Wednesday 5 August 2015

Dublin culture!

A few weeks ago I spent the day in Dublin catching up on exhibitions that I wanted to see. At the National Gallery of Ireland, there is a new way of displaying a most beloved and delicate painting of FW Burton's. "Hellelil & Hildebrand, The Meeting on the Turret Stairs" is on view at the ESB Centre for the Study of Irish Art on Monday & Wednesday morning only, through a free, but timed, ticket (available at the information desk). The last time I had planned to see this painting the viewing box was closed, so armed with my timed ticket I was delighted at the almost private view.

At the NGI I also saw the Sean Scully exhibition in honour of his 70th birthday. It was great to see the large canvases, especially the multiple canvas "window" works. A room full of Scully's b&w photographs was a very pleasant surprise, as I also share his obsession with stone walls in Ireland.

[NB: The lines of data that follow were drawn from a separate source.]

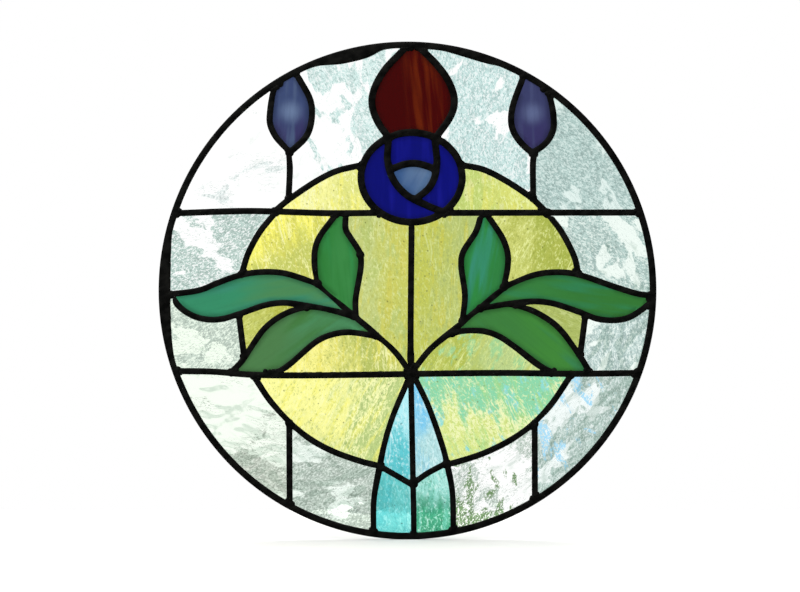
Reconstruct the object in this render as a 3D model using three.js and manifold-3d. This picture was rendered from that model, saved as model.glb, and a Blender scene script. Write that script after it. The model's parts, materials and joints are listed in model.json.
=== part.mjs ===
// A round leaded stained glass window: a flower, two buds and two sprays of leaves over a yellow disc.
// Cut panes of glass sit in the channels of H-section lead cames, and a U-section came closes the rim.
// Millimetres. X runs to the right, Z up, and the window is seen from -Y. The back of the rim is the
// plane Y = 0, and the origin lies on that plane in the middle of the rim's face, at its lowest point.

import * as THREE from "three";
import { mergeVertices } from "three/addons/utils/BufferGeometryUtils.js";
import Module from "manifold-3d";

const wasm = await Module();
wasm.setup();

// Rim
const sightRadius = 242.5; // from the centre to the rim's inner edge
const rimFace = 6.5; // width of the rim's flat face
const rimWall = 1.6; // the wall that closes the rim's channel
const rimSegments = 48;

// Cames
const flangeThickness = 1.2; // the lead leaf that laps over the glass, front and back
const heartWidth = 1.4; // the web between two panes
const heavyFace = 7; // round the flower and the rose
const standardFace = 6.2; // the bars, the buds and the upright in the middle
const leafFace = 6; // the leaf sprays and the ring round the yellow disc
const stalkFace = 5.8;
const edgeFace = 8; // the leads that lie along the rim
const jointGap = 0.3; // between two cames that butt, where the solder goes

// Glass
const glassThickness = 3;
const faceClearance = 0.3; // between a pane and each flange, filled with cement
const edgeClearance = 0.4; // between a pane's edge and the heart or the rim's wall

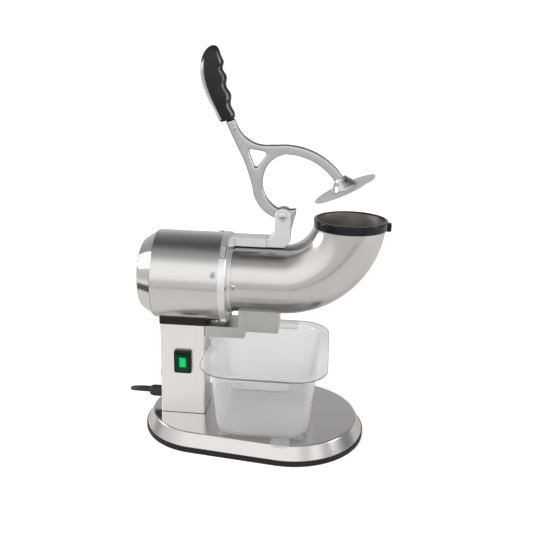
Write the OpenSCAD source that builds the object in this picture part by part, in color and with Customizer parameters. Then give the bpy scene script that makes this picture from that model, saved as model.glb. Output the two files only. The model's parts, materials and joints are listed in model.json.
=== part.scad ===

It is always nice to pop into the nearby National Museum of Ireland. There was an exhibition on Brian Boru and the battle for Dublin. You learn something new every day! Also in the vicinity is the National Library of Ireland. On the recommendation of a visitor I went to see the very meaty WB Yeats exhibition. This was my first time in the NLI and I was surprised at the size of the exhibition space. Since the collection and displays were manuscript based, the lights were very dim. However, I don't think conservation was really the top priority as a single spotlight focused in the centre of this painting by Edmund Dulac of WB's wife George! I don't think the spotlight was good for the painting but I was also disappointed that it was displayed on the top shelf of a display case so that it was out of my viewing reach.

In the afternoon I went over to the Irish Museum of Modern Art (IMMA) specifically to see the Etel Adnan exhibition. I had read about Adnan a few months ago -- she is a 90 year old painter and poet who is only finally getting some recognition lately!

While at IMMA I also took the opportunity to see the Stan Douglas exhibition "Mise en Scene".